# Written request:
Look in the material below for the line with "2), round(sleeve_height, 2))" and the line with "imported = [obj", then set down exactly those two lines and all lines between, nothing more.

[begin Dataset content]

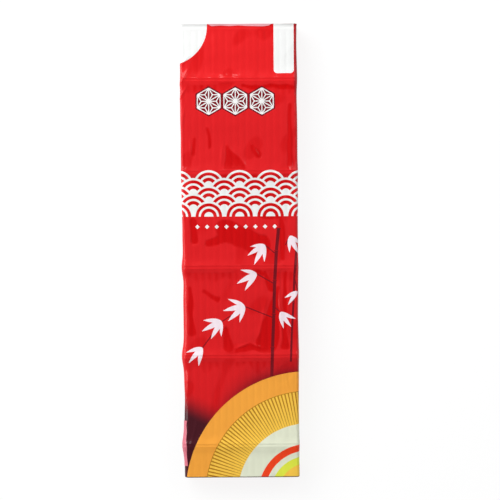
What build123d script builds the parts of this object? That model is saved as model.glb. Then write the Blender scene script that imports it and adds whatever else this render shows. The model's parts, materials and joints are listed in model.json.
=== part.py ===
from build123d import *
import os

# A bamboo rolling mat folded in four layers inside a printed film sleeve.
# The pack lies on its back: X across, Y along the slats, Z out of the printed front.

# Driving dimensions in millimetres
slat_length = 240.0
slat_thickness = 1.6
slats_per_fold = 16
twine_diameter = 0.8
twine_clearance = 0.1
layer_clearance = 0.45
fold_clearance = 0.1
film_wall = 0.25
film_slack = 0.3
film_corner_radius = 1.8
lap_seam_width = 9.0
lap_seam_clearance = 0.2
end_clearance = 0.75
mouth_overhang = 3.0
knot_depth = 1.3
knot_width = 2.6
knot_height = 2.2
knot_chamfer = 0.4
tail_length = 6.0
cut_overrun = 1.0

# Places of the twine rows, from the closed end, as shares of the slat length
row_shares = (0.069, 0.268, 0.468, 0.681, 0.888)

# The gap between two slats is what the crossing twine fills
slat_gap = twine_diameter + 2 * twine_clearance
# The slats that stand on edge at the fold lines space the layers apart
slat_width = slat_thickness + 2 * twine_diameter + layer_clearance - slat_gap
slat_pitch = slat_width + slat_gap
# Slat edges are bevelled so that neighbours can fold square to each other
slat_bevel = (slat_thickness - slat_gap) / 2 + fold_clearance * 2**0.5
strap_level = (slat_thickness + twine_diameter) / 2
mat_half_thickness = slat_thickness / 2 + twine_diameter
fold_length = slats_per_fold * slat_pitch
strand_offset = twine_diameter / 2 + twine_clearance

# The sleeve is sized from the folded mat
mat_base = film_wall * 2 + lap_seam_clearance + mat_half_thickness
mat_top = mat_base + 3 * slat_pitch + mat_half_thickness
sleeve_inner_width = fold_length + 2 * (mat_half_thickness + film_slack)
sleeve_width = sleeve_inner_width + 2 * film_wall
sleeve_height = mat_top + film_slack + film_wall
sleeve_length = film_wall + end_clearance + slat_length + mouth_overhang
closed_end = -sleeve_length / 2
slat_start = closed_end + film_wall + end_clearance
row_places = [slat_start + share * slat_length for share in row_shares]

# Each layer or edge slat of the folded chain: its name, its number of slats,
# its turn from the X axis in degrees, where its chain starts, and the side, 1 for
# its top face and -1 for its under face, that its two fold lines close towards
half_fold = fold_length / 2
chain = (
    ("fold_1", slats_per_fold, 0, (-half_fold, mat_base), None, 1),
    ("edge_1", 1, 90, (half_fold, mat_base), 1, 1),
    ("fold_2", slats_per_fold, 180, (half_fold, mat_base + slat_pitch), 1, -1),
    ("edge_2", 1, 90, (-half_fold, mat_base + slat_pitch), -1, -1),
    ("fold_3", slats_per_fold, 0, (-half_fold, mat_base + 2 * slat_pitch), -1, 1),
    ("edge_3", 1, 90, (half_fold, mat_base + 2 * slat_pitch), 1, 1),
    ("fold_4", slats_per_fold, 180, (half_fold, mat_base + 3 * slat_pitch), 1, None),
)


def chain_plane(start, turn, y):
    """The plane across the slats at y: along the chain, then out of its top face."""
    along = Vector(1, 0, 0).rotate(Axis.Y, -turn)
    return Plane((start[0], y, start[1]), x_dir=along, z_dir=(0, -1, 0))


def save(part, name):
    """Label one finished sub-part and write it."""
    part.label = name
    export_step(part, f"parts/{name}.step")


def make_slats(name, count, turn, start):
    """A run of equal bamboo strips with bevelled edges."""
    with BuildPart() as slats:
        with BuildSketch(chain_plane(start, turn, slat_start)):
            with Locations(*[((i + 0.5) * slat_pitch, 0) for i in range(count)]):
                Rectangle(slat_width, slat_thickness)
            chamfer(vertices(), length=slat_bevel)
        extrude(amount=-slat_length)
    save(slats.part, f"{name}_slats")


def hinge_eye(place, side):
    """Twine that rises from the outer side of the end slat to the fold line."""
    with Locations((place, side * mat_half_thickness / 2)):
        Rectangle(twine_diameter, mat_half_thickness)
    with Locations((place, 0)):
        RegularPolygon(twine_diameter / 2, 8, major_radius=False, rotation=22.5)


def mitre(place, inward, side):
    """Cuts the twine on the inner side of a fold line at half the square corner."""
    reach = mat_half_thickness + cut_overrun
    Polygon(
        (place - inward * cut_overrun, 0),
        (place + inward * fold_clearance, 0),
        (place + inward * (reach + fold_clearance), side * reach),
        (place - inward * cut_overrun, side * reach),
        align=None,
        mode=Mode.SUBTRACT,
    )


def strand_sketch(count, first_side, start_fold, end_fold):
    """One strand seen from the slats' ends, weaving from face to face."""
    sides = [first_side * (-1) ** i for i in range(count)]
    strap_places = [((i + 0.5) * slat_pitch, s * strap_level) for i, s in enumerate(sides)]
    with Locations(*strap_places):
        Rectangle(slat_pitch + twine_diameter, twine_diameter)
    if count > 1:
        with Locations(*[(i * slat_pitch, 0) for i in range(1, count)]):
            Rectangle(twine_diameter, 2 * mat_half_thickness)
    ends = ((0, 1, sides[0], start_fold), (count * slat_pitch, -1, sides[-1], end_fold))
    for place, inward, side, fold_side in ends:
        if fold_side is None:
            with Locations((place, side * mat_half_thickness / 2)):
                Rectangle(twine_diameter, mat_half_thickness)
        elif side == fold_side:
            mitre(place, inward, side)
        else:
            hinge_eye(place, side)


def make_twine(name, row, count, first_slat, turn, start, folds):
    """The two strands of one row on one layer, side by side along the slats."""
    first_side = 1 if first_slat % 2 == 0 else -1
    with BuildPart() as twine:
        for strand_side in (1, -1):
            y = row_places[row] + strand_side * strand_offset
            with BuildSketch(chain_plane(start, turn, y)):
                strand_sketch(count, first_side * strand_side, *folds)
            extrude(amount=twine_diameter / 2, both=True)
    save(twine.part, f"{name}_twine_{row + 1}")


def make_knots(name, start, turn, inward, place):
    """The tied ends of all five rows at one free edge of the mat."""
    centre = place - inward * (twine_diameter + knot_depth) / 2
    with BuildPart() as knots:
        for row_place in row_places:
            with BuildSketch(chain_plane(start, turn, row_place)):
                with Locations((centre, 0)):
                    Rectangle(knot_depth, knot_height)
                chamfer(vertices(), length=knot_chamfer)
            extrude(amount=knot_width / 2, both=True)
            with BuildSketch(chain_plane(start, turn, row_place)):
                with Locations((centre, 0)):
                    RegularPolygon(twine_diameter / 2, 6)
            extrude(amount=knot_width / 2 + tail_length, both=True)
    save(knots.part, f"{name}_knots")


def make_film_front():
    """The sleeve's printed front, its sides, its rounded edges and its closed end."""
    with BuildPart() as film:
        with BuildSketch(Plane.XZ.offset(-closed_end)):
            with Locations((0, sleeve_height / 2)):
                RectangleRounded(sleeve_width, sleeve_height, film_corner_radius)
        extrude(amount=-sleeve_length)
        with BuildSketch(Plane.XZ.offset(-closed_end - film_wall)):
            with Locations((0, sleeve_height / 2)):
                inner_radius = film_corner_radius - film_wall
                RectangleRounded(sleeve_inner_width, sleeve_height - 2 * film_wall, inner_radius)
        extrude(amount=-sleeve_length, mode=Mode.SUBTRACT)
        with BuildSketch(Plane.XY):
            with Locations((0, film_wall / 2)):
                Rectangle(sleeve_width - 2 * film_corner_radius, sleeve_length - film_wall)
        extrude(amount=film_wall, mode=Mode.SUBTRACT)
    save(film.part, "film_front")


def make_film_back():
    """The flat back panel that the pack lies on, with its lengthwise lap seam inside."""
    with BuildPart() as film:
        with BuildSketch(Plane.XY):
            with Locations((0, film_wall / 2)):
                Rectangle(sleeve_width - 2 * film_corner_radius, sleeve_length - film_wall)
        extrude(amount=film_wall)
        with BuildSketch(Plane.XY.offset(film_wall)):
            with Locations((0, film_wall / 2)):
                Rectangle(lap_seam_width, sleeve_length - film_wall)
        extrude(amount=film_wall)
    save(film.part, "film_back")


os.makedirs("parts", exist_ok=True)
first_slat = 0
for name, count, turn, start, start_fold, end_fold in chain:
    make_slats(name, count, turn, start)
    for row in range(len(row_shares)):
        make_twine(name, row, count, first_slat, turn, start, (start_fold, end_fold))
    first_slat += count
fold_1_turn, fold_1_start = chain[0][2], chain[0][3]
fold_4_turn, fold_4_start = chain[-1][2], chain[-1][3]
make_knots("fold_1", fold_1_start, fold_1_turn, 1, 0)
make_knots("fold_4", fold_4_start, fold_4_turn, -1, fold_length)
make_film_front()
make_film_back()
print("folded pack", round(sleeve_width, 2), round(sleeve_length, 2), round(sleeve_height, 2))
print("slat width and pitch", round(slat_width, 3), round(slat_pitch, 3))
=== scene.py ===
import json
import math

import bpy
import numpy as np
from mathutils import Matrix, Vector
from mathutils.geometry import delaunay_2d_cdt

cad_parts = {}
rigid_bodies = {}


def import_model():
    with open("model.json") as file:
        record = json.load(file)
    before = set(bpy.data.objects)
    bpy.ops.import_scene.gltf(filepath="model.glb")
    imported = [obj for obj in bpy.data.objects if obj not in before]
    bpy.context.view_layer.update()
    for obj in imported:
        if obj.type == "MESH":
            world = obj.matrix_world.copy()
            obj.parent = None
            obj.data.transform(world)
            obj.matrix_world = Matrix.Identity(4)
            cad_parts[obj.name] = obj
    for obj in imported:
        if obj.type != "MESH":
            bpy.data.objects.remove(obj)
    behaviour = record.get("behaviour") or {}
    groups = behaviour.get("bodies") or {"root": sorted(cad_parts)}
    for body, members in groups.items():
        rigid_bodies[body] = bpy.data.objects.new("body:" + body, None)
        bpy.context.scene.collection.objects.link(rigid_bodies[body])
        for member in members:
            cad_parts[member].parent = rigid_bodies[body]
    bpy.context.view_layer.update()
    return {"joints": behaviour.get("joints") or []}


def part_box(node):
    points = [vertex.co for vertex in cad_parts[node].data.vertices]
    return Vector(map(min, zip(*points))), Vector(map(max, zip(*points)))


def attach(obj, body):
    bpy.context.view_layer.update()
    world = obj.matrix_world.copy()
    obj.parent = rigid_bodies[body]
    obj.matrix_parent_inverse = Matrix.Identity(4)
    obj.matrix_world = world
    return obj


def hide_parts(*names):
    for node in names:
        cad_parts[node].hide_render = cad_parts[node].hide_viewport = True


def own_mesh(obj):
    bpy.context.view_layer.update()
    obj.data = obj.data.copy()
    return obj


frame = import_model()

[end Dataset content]

# Correct answer:
print("folded pack", round(sleeve_width, 2), round(sleeve_length, 2), round(sleeve_height, 2))
print("slat width and pitch", round(slat_width, 3), round(slat_pitch, 3))
=== scene.py ===
import json
import math

import bpy
import numpy as np
from mathutils import Matrix, Vector
from mathutils.geometry import delaunay_2d_cdt

cad_parts = {}
rigid_bodies = {}


def import_model():
    with open("model.json") as file:
        record = json.load(file)
    before = set(bpy.data.objects)
    bpy.ops.import_scene.gltf(filepath="model.glb")
    imported = [obj for obj in bpy.data.objects if obj not in before]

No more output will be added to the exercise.